Poe modestly insists on her reliance on the palaeographical analysis of MS H recently published by Maria Carreri (Modena: Mucchi, 1990). Her aim, she asserts (14), is "to provide the complementary literary analysis of the codex that [Carreri] in her book invites". However, I would not describe this book as 'literary'. Path-breaking as Poe's work is, it nevertheless represents a return to the early days of troubadour scholarship with its careful examination of manuscripts and sources. The debt to Grober, who is hymned from first to last, is determining. Philological this book may be, but there is virtually nothing that you could call literary criticism detectable in its pages: no spectre of enjoyment to distract from dissection, no aberrant enthusiasm to cloud clarity.
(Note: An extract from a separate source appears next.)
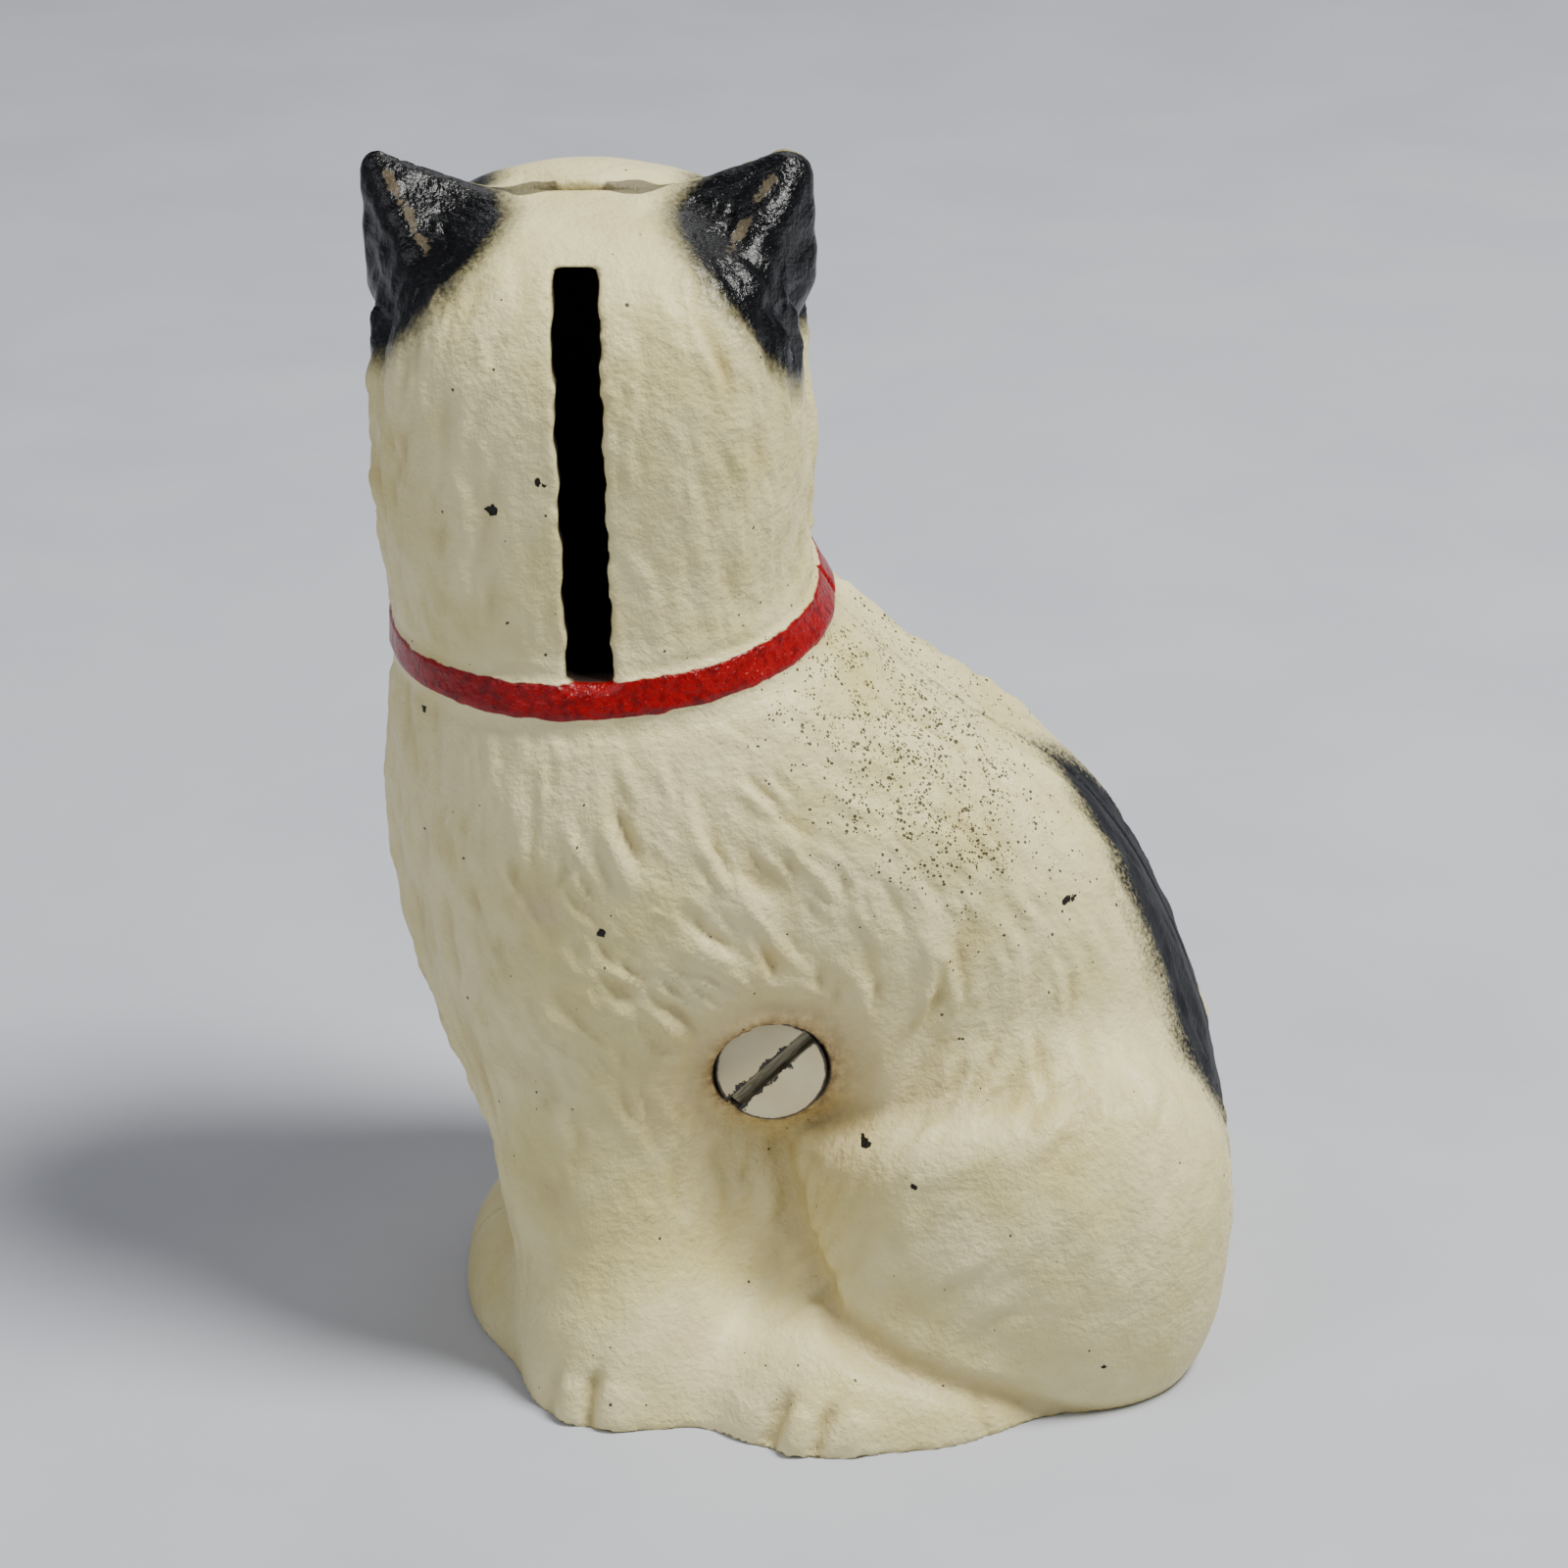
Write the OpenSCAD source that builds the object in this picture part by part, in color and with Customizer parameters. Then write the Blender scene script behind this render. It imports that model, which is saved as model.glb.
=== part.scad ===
// Cast iron still bank: a seated cat cast as two hollow halves, held shut by one screw.
// Millimetres. The halves meet on the plane y = 0, the coin slot faces -Y, the face looks along +Y,
// the chest points along -X and the base rests on z = 0.

/* [Bank] */
// overall height to the ear tips
height = 108; // [90:1:130]
// thickness of the cast wall
wall = 2.8; // [2.4:0.1:4]
// gap between the two halves at the seam
seam_gap = 0.2; // [0.1:0.05:0.6]
// width of the painted collar band
collar_width = 3; // [2:0.5:5]
// how far the collar stands out
collar_rise = 0.5; // [0.3:0.1:1]

/* [Coin slot] */
// width of the slot
slot_width = 4.4; // [4.2:0.1:6]
// lower end of the slot above the base
slot_bottom = 67.4; // [64:0.1:72]
// length of the slot, long enough for a half dollar
slot_length = 34.3; // [32:0.1:36]
// distance of the slot from the middle, along X
slot_x = -19.6; // [-24:0.1:-15]

/* [Screw] */
// diameter of the shank
shank_diameter = 4.83; // [4:0.01:6]
// diameter of the flat head
head_diameter = 9.8; // [8:0.1:12]
// included angle under the head
head_angle = 82; // [80:1:90]
// length over all
screw_length = 31.75; // [28:0.05:35]
// width of the driver slot
driver_width = 1.2; // [0.8:0.1:1.6]
// depth of the driver slot
driver_depth = 1.3; // [0.8:0.1:1.8]
// play round the shank in each half
running_clearance = 0.06; // [0.02:0.01:0.1]
// play under the head in its countersink
seat_clearance = 0.06; // [0.02:0.01:0.1]
// diameter of the posts the screw runs through
post_diameter = 11; // [9:0.5:14]

/* [Mesh] */
// points round each level of the outside
around = 68; // [48:4:96]
// levels up the outside
levels = 52; // [40:2:64]

/* [Hidden] */
base_height = 108;
screw_x = -4.2;
screw_z = 31.4;
screw_face = -20.2;
head_land = 0.45;
cone_height = (head_diameter - shank_diameter) / 2 / tan(head_angle / 2);
head_top = 104.3;
neck_top = 80;
cream = [0.87, 0.84, 0.73];
black = [0.06, 0.06, 0.07];
red = [0.62, 0.09, 0.08];
steel = [0.55, 0.53, 0.47];

// ---- levels of the body: height, chest side, back side, half depth ----
body_levels = [
    [-8, -24, 35.3, 17.5], [0, -24.8, 36.2, 18], [8, -25.2, 37, 18], [14, -26.6, 37.4, 17.6],
    [22, -31, 36.4, 18], [30, -34.4, 34.2, 19.6], [38, -36.8, 31, 21], [46, -37.9, 26.4, 21.5],
    [52, -38.1, 21, 21.5], [57, -37.8, 13.5, 21], [62, -37.3, 7, 20.4], [67, -37, 1.8, 19.5],
    [72, -36.8, -1.2, 18.9], [78, -35, -4, 17], [92, -32, -8, 14]
];
body_power = 2.35;

// ---- rounded masses on both sides: centre, radii, turn about Y, turn about Z, power, blend ----
masses = [
    [[-19.6, 0, 84.6], [18.2, 19.3, 19.8], 0, 0, 2.9, 4],      // head
    [[17.6, 13, 12.5], [19.2, 15.3, 19.5], 3, 0, 2.5, 4.5],    // haunch
    [[4, 21, -3], [14.5, 11, 11.5], 0, 8, 2.3, 5],             // hind foot
    [[-0.5, 25.2, -2], [7.3, 7.2, 9], 0, 30, 2.3, 4],          // hind toes
    [[-17.2, 17.3, -3], [9.6, 11.6, 14], 0, 0, 2.2, 7],        // front paw
    [[-17, 12, 46], [12.4, 11, 18], -12, 0, 2.2, 8],           // shoulder
    [[-24, 0, 0], [8.6, 17, 7.6], 0, 0, 2.2, 4]                // between the front paws
];

// ---- tapering limbs on both sides: one end, its radius, other end, its radius, blend ----
limbs = [
    [[-21.2, 11.5, 36], 10.2, [-17.6, 15.6, 9], 8.6, 6]        // foreleg
];

// ---- masses on the face side only ----
face_masses = [
    [[-19.3, 17.2, 79.5], [8.2, 5.6, 5.6], 0, 0, 2.1, 4],    // muzzle
    [[-19.3, 20.6, 82.4], [2.4, 2.4, 1.7], 0, 0, 2, 1.5],    // nose
    [[-30, 10.5, 78], [8, 8.5, 8], 0, 0, 2.1, 5],            // one cheek
    [[-9.4, 10.5, 78], [8, 8.5, 8], 0, 0, 2.1, 5]            // other cheek
];
tail = [
    [[34, 6, 7], 5], [[32, 16.5, 6], 5], [[26, 24, 6.5], 4.8],
    [[17.5, 28.2, 7], 4.4], [[8.5, 29, 7], 3.7]
];
tail_blend = 2.2;

// ---- ears: tip, then roots, each with a radius ----
ears_shape = [
    [[-37.2, 0, 106.2, 1.4], [[-35.2, -1, 97, 3.1], [-26, -1, 100.6, 3.2], [-31.4, -10, 96, 2.4],
        [-32.4, -1.5, 103.3, 1.9], [-31.2, 4.5, 97, 4.2]]],
    [[-2.9, -0.3, 105.5, 2.3], [[-3.3, -1, 97.5, 3], [-14.4, -1, 100.6, 3.2], [-8.4, -10, 96, 2.4],
        [-6.6, -1.5, 103.6, 2.2], [-9, 4.5, 97, 4.2]]]
];

// ---- collar: height of the band's middle at the slot, its tilt and its upward curve ----
collar_middle = 66.2;
collar_tilt = 0.0605;
collar_curve = 0.004;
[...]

The moments of keenest literary perception are passages of wry paraphrase where the obscurities of some allusive cobla suddenly leap into focus as intelligible prose. Nor is there any hint of the theoretical; the brouhaha of the New Philology might never have happened and certainly has not touched the impeccable positivism of Poe's analysis. Ultimately she represents the compiler as an author figure who moulds his sources according to his own shaping intention. To repeat the obvious, this is another way in which a subsequent study of the same materials might arrive at a radically different view.

That this book has much to teach us all is shown by the fact that a whole session was devoted to it at this year's Kalamazoo. Poe has not evolved a way of thinking that is new but she has given us much that is new to think about, and set a benchmark for further research.